Given encoding-domain predictors and a recall->encoding alignment posterior, compute expected recall-domain predictors: $$X_{rec} = \Gamma X_{enc}.$$

Usage

expected_features(
  train,
  gamma,
  drop_null = TRUE,
  renormalize = FALSE,
  eps = 1e-12
)

Arguments

train: feature_sets object for encoding-domain predictors.
gamma: Numeric matrix of shape (T_rec x T_enc) or (T_rec x (T_enc+1)) if null column present.
drop_null: Logical; if TRUE and gamma has T_enc+1 columns, drop the first column.
renormalize: Logical; if TRUE, renormalize rows to sum to 1 after dropping null.
eps: Small constant to avoid division by zero in renormalization.

Value

A feature_sets object for recall-domain predictors with the same set layout.

Details

This is the core "soft label" trick for bringing recall into regression when recall TRs do not have a known one-to-one correspondence with encoding TRs.

Gamma shapes. `gamma` should be a numeric matrix where rows index recall TRs and columns index encoding TRs:

without a NULL state: (T_rec x T_enc)
with a NULL state in the first column: (T_rec x (T_enc+1))

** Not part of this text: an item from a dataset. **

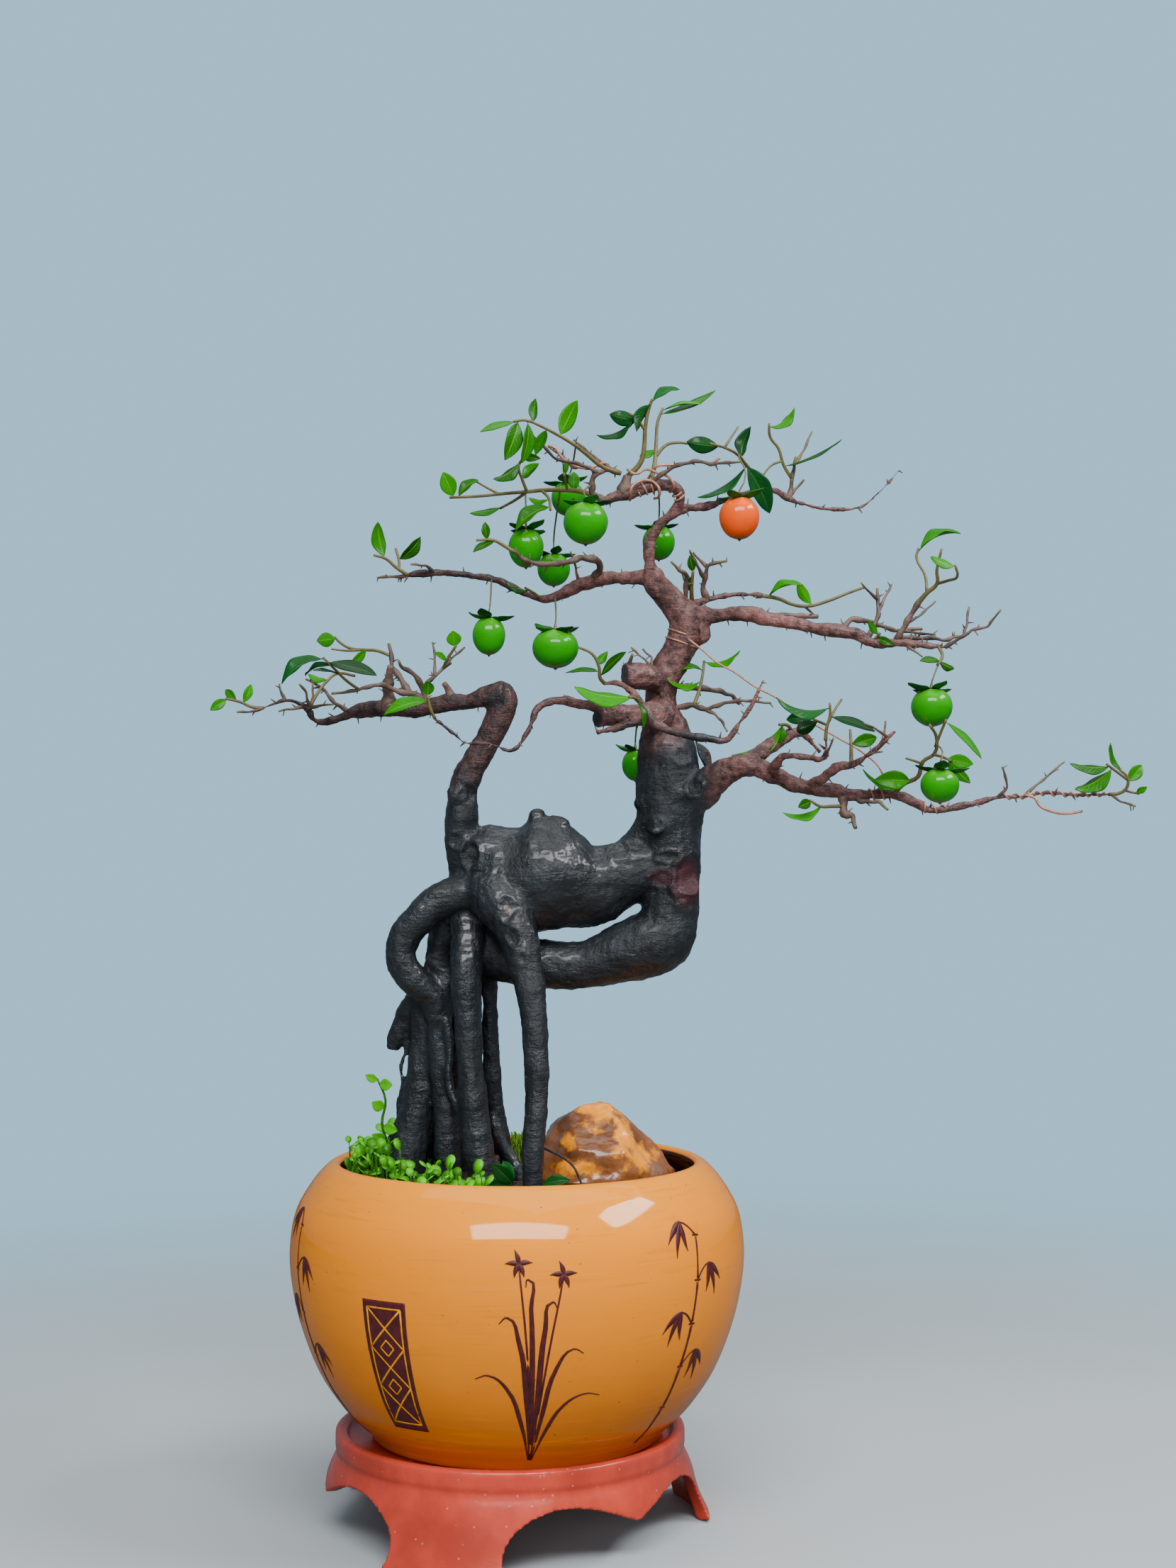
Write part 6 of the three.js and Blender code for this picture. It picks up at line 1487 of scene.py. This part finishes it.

When a NULL column is present and `drop_null = TRUE`, the NULL column is dropped. If `renormalize = FALSE` (default), the remaining row mass is stored as row_weights (so uncertain TRs with high NULL probability can be down-weighted by downstream models). If `renormalize = TRUE`, rows are renormalized to sum to 1 and `row_weights` is set to 1.

Examples

X <- matrix(rnorm(10 * 5), 10, 5)
fs_enc <- feature_sets(X, blocks(a = 2, b = 3))
gamma <- matrix(runif(6 * 10), 6, 10)
gamma <- gamma / rowSums(gamma)
fs_rec <- expected_features(fs_enc, gamma, drop_null = FALSE, renormalize = TRUE)